> [EXERCISE AIM]: Repeat all of the material exactly as given.

> [DATASET EXCERPT]:
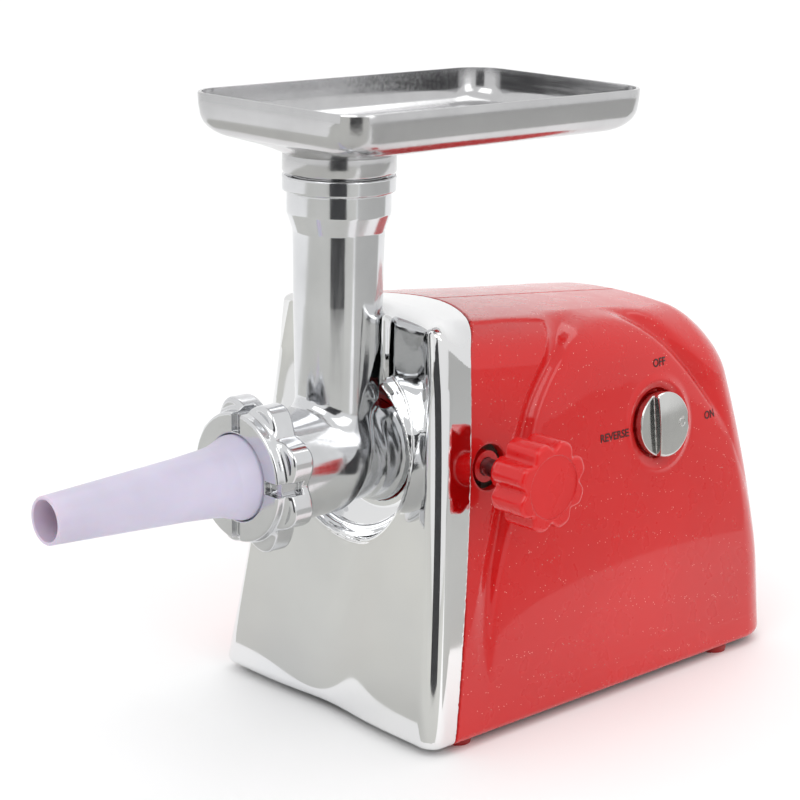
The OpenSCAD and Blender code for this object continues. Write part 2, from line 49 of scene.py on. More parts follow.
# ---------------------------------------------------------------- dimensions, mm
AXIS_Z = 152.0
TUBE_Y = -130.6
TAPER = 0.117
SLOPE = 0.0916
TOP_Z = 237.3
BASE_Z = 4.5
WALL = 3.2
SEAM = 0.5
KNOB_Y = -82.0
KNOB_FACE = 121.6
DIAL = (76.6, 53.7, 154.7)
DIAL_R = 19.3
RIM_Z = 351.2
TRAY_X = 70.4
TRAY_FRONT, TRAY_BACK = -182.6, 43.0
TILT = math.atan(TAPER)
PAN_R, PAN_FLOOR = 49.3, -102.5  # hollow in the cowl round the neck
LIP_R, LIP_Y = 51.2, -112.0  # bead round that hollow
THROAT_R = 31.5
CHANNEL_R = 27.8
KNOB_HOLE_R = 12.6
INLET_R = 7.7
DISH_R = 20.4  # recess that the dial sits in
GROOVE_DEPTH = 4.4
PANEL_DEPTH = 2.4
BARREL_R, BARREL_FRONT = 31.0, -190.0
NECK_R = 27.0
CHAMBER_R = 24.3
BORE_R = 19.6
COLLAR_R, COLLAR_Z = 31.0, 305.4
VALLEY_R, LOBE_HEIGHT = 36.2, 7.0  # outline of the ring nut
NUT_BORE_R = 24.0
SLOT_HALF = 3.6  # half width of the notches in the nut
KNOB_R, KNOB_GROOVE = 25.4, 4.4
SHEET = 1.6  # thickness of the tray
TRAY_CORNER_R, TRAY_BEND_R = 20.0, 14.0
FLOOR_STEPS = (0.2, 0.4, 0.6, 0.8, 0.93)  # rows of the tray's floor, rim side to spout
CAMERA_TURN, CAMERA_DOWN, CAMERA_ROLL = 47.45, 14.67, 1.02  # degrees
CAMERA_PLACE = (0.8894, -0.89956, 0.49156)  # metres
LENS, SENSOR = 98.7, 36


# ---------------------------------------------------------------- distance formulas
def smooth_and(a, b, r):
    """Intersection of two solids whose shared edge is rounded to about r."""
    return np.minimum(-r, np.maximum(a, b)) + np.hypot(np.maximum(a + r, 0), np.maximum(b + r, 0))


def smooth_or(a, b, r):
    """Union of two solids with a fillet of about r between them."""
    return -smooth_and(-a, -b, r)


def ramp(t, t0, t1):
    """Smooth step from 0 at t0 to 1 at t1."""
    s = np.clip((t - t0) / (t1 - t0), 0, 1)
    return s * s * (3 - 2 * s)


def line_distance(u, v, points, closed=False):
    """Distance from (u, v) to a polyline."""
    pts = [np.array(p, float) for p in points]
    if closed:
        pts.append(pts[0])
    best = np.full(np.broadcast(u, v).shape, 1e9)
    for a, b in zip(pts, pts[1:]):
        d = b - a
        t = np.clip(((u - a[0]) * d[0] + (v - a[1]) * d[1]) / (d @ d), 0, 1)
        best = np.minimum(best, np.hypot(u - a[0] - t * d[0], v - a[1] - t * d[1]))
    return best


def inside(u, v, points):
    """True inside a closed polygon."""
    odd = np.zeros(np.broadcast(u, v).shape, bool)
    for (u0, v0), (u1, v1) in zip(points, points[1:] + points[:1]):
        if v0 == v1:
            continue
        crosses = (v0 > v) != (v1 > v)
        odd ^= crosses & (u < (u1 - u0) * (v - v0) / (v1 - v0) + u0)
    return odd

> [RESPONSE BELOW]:
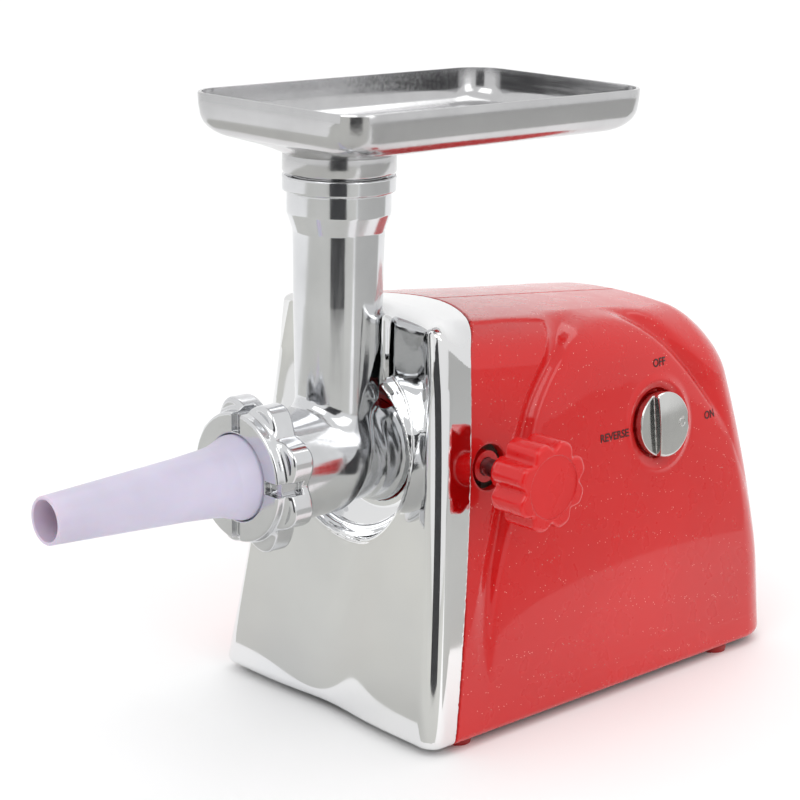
The OpenSCAD and Blender code for this object continues. Write part 2, from line 49 of scene.py on. More parts follow.
# ---------------------------------------------------------------- dimensions, mm
AXIS_Z = 152.0
TUBE_Y = -130.6
TAPER = 0.117
SLOPE = 0.0916
TOP_Z = 237.3
BASE_Z = 4.5
WALL = 3.2
SEAM = 0.5
KNOB_Y = -82.0
KNOB_FACE = 121.6
DIAL = (76.6, 53.7, 154.7)
DIAL_R = 19.3
RIM_Z = 351.2
TRAY_X = 70.4
TRAY_FRONT, TRAY_BACK = -182.6, 43.0
TILT = math.atan(TAPER)
PAN_R, PAN_FLOOR = 49.3, -102.5  # hollow in the cowl round the neck
LIP_R, LIP_Y = 51.2, -112.0  # bead round that hollow
THROAT_R = 31.5
CHANNEL_R = 27.8
KNOB_HOLE_R = 12.6
INLET_R = 7.7
DISH_R = 20.4  # recess that the dial sits in
GROOVE_DEPTH = 4.4
PANEL_DEPTH = 2.4
BARREL_R, BARREL_FRONT = 31.0, -190.0
NECK_R = 27.0
CHAMBER_R = 24.3
BORE_R = 19.6
COLLAR_R, COLLAR_Z = 31.0, 305.4
VALLEY_R, LOBE_HEIGHT = 36.2, 7.0  # outline of the ring nut
NUT_BORE_R = 24.0
SLOT_HALF = 3.6  # half width of the notches in the nut
KNOB_R, KNOB_GROOVE = 25.4, 4.4
SHEET = 1.6  # thickness of the tray
TRAY_CORNER_R, TRAY_BEND_R = 20.0, 14.0
FLOOR_STEPS = (0.2, 0.4, 0.6, 0.8, 0.93)  # rows of the tray's floor, rim side to spout
CAMERA_TURN, CAMERA_DOWN, CAMERA_ROLL = 47.45, 14.67, 1.02  # degrees
CAMERA_PLACE = (0.8894, -0.89956, 0.49156)  # metres
LENS, SENSOR = 98.7, 36


# ---------------------------------------------------------------- distance formulas
def smooth_and(a, b, r):
    """Intersection of two solids whose shared edge is rounded to about r."""
    return np.minimum(-r, np.maximum(a, b)) + np.hypot(np.maximum(a + r, 0), np.maximum(b + r, 0))


def smooth_or(a, b, r):
    """Union of two solids with a fillet of about r between them."""
    return -smooth_and(-a, -b, r)


def ramp(t, t0, t1):
    """Smooth step from 0 at t0 to 1 at t1."""
    s = np.clip((t - t0) / (t1 - t0), 0, 1)
    return s * s * (3 - 2 * s)


def line_distance(u, v, points, closed=False):
    """Distance from (u, v) to a polyline."""
    pts = [np.array(p, float) for p in points]
    if closed:
        pts.append(pts[0])
    best = np.full(np.broadcast(u, v).shape, 1e9)
    for a, b in zip(pts, pts[1:]):
        d = b - a
        t = np.clip(((u - a[0]) * d[0] + (v - a[1]) * d[1]) / (d @ d), 0, 1)
        best = np.minimum(best, np.hypot(u - a[0] - t * d[0], v - a[1] - t * d[1]))
    return best


def inside(u, v, points):
    """True inside a closed polygon."""
    odd = np.zeros(np.broadcast(u, v).shape, bool)
    for (u0, v0), (u1, v1) in zip(points, points[1:] + points[:1]):
        if v0 == v1:
            continue
        crosses = (v0 > v) != (v1 > v)
        odd ^= crosses & (u < (u1 - u0) * (v - v0) / (v1 - v0) + u0)
    return odd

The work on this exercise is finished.